■ DESCRIPTION OF THE TASK
Only the number is wanted: how many lines contain the string "body"?

■ MATERIAL FOR THIS TASK
-.-.-

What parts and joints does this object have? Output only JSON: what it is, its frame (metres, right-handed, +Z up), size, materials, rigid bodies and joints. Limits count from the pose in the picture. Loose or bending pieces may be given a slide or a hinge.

-.-.-

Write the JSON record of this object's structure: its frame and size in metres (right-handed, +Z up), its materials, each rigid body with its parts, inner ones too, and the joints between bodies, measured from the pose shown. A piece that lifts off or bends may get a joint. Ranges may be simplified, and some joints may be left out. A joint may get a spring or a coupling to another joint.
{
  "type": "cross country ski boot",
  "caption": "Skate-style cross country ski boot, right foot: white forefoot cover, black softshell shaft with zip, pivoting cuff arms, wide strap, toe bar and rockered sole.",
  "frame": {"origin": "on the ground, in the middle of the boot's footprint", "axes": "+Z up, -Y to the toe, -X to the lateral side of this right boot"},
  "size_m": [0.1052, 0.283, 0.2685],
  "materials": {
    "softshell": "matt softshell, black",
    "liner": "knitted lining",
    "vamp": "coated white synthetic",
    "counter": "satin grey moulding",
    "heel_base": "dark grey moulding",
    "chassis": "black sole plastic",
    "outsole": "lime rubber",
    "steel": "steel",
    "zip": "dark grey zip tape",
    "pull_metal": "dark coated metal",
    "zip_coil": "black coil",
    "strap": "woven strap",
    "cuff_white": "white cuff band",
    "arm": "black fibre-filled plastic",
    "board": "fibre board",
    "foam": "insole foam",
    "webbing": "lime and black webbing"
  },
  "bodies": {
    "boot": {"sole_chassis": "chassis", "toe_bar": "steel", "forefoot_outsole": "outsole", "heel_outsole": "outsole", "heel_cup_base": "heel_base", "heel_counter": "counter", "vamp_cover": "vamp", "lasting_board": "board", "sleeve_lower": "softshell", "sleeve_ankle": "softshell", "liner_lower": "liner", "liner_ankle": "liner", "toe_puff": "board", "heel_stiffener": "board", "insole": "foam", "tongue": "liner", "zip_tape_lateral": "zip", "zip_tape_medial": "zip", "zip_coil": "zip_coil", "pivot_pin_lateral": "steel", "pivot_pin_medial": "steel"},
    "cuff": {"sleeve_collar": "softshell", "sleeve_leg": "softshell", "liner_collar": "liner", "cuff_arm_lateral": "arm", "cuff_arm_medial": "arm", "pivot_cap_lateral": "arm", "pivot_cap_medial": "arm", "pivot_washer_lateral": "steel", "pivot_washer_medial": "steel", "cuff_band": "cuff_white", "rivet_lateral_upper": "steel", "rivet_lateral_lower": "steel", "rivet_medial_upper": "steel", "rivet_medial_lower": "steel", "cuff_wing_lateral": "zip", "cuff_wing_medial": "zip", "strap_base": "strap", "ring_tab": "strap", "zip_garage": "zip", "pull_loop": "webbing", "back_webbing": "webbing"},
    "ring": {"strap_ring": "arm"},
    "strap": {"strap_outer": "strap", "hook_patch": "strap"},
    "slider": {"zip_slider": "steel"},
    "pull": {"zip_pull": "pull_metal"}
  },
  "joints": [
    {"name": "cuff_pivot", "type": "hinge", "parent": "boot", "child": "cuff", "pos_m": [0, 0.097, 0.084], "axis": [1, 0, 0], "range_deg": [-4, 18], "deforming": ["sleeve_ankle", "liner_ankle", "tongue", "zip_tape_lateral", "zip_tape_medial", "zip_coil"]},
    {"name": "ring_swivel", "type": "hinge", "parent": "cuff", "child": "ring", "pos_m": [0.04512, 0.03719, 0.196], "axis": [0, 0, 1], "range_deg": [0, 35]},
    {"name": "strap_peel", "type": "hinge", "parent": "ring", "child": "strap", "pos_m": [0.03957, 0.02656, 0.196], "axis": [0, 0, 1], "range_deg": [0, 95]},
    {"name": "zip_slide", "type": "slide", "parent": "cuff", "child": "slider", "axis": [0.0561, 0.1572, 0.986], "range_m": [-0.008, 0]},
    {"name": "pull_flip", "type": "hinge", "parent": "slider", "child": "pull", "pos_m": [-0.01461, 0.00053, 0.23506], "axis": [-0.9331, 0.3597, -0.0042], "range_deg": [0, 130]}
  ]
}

-.-.-

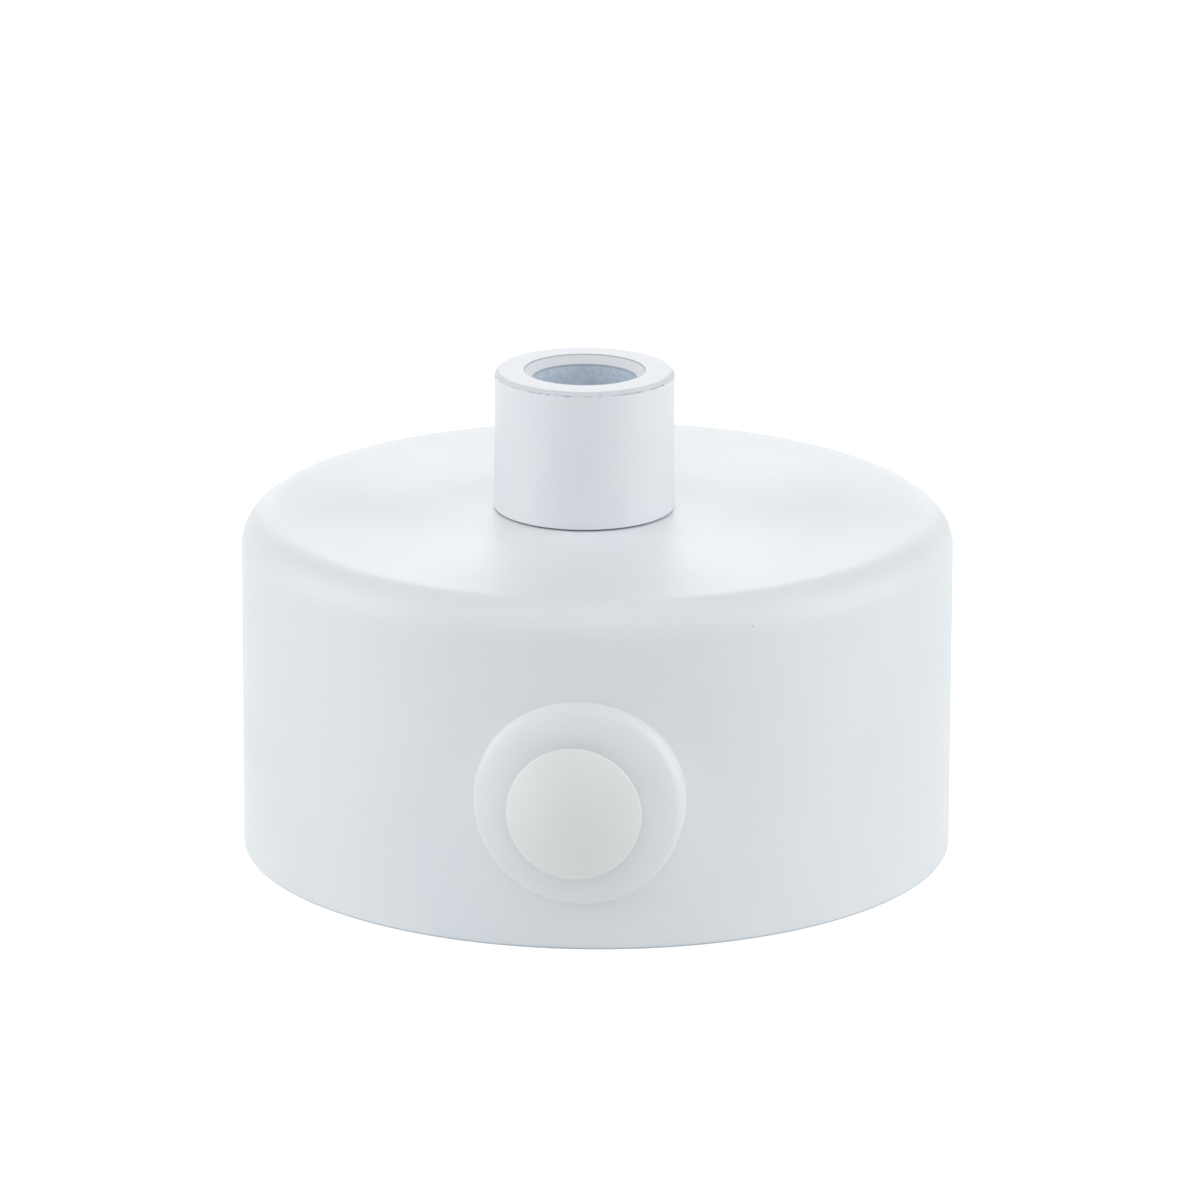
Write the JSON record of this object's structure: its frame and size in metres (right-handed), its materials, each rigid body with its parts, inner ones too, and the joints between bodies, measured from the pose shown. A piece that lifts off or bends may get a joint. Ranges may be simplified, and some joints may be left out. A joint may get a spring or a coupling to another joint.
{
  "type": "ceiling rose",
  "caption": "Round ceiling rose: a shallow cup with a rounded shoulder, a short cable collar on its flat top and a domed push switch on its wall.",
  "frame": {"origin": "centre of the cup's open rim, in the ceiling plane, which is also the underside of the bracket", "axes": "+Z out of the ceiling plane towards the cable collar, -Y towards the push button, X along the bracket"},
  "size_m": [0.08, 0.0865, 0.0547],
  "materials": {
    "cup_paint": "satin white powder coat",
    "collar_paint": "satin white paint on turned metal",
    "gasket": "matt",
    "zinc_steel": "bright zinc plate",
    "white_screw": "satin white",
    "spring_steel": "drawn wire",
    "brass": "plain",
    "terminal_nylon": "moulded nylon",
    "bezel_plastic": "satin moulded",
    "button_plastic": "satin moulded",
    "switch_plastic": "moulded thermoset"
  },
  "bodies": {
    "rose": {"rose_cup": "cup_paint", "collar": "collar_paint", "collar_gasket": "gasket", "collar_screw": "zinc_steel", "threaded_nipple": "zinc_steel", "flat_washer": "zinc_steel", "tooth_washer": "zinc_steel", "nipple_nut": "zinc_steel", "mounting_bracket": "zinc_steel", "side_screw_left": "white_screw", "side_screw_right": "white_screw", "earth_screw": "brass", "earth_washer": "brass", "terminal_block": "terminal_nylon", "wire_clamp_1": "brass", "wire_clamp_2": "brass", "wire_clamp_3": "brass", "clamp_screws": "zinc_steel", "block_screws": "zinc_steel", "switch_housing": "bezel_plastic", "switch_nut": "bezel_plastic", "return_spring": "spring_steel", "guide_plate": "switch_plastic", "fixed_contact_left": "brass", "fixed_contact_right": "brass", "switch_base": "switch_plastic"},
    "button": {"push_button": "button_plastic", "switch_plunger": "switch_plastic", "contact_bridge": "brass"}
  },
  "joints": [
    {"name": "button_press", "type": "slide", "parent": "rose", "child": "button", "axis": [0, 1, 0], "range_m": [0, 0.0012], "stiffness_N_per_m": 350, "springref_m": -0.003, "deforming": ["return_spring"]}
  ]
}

-.-.-

■ WRITTEN RESPONSE
2